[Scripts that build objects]

[start]

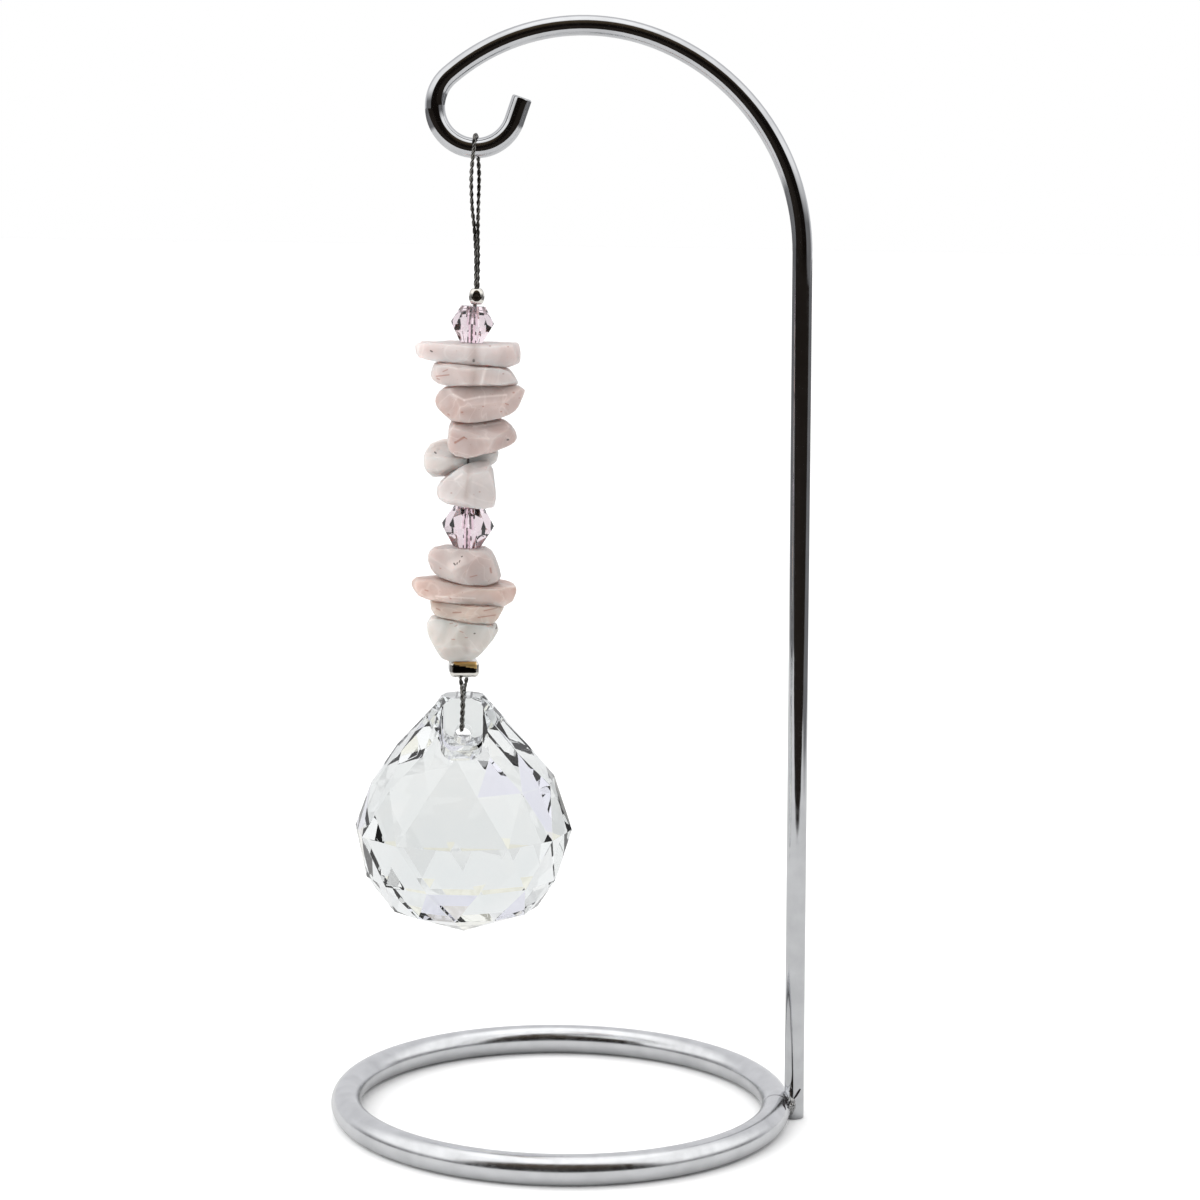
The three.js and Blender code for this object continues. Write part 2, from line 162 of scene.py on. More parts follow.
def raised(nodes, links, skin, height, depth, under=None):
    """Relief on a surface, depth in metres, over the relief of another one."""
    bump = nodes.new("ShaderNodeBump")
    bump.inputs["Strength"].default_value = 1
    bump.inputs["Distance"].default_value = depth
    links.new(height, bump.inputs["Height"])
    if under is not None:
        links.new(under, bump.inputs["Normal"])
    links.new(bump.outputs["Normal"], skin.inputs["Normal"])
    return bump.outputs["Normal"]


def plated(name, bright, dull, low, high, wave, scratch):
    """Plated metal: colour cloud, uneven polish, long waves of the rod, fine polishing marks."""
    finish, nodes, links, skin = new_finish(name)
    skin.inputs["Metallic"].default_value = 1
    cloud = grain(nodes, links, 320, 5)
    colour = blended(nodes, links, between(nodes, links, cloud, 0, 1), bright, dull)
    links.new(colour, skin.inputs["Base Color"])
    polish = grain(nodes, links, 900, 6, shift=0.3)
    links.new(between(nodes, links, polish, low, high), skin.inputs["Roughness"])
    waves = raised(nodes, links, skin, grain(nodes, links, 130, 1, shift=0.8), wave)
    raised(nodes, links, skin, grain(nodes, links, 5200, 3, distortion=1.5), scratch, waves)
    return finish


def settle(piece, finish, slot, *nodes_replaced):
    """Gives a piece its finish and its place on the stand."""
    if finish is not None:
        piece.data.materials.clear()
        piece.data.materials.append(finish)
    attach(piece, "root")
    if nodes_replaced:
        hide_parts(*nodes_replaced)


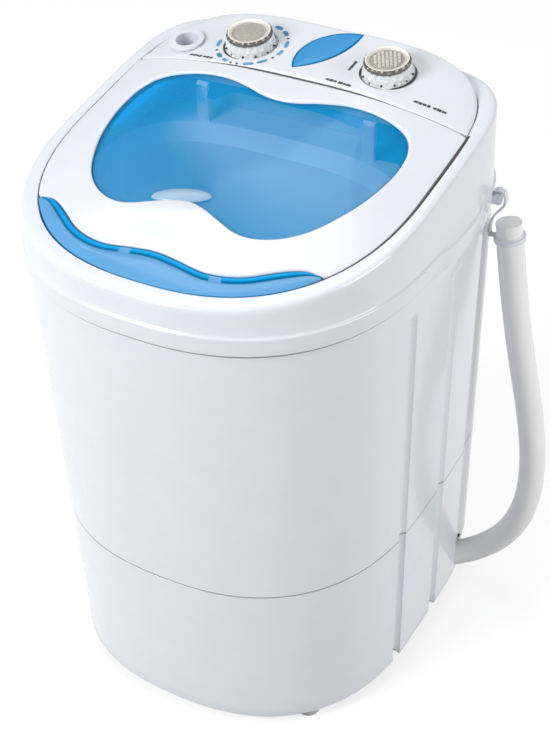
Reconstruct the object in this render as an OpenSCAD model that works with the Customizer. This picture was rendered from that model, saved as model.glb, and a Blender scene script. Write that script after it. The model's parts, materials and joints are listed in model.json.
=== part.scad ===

[end]

**Brief**: Reproduce the entries above in full, verbatim.

**The result**:
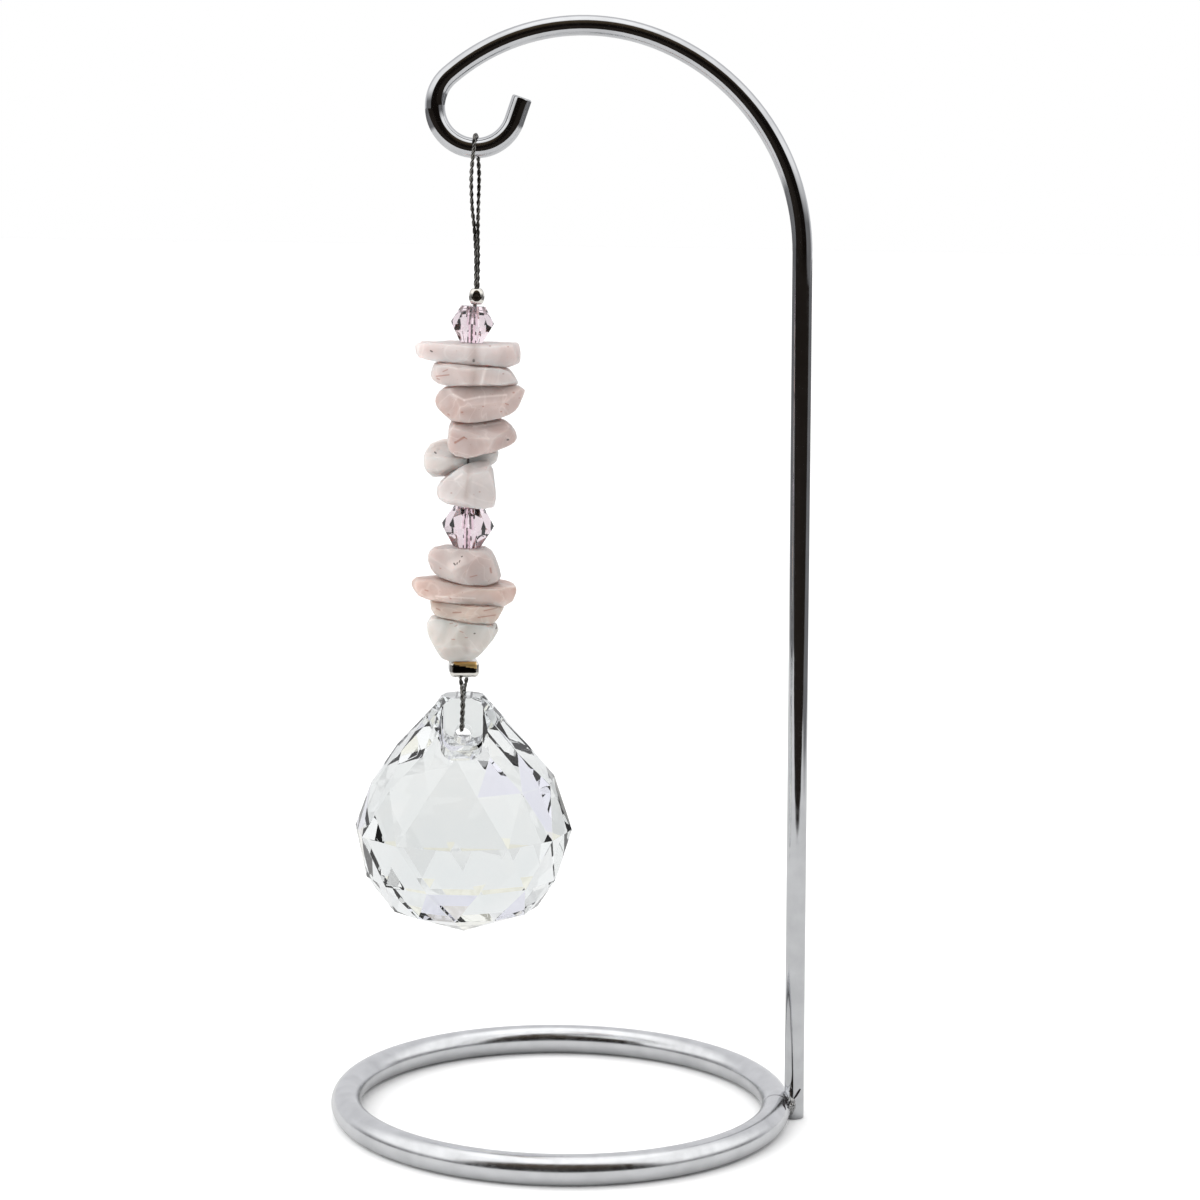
The three.js and Blender code for this object continues. Write part 2, from line 162 of scene.py on. More parts follow.
def raised(nodes, links, skin, height, depth, under=None):
    """Relief on a surface, depth in metres, over the relief of another one."""
    bump = nodes.new("ShaderNodeBump")
    bump.inputs["Strength"].default_value = 1
    bump.inputs["Distance"].default_value = depth
    links.new(height, bump.inputs["Height"])
    if under is not None:
        links.new(under, bump.inputs["Normal"])
    links.new(bump.outputs["Normal"], skin.inputs["Normal"])
    return bump.outputs["Normal"]


def plated(name, bright, dull, low, high, wave, scratch):
    """Plated metal: colour cloud, uneven polish, long waves of the rod, fine polishing marks."""
    finish, nodes, links, skin = new_finish(name)
    skin.inputs["Metallic"].default_value = 1
    cloud = grain(nodes, links, 320, 5)
    colour = blended(nodes, links, between(nodes, links, cloud, 0, 1), bright, dull)
    links.new(colour, skin.inputs["Base Color"])
    polish = grain(nodes, links, 900, 6, shift=0.3)
    links.new(between(nodes, links, polish, low, high), skin.inputs["Roughness"])
    waves = raised(nodes, links, skin, grain(nodes, links, 130, 1, shift=0.8), wave)
    raised(nodes, links, skin, grain(nodes, links, 5200, 3, distortion=1.5), scratch, waves)
    return finish


def settle(piece, finish, slot, *nodes_replaced):
    """Gives a piece its finish and its place on the stand."""
    if finish is not None:
        piece.data.materials.clear()
        piece.data.materials.append(finish)
    attach(piece, "root")
    if nodes_replaced:
        hide_parts(*nodes_replaced)


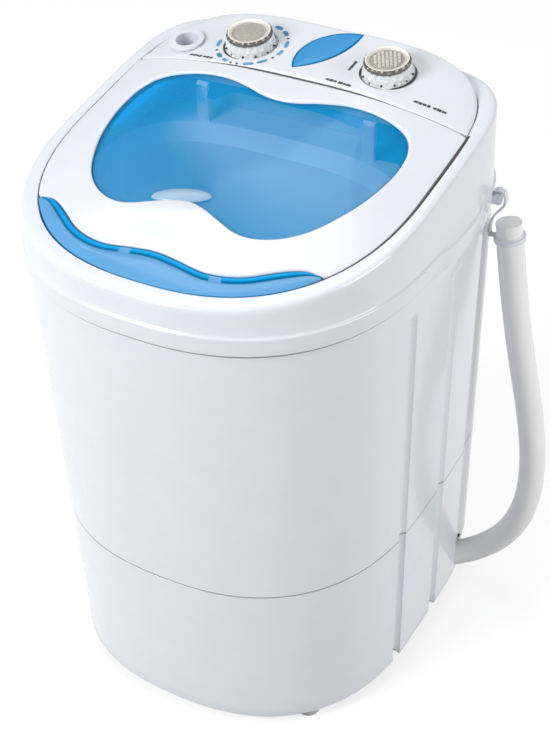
Reconstruct the object in this render as an OpenSCAD model that works with the Customizer. This picture was rendered from that model, saved as model.glb, and a Blender scene script. Write that script after it. The model's parts, materials and joints are listed in model.json.
=== part.scad ===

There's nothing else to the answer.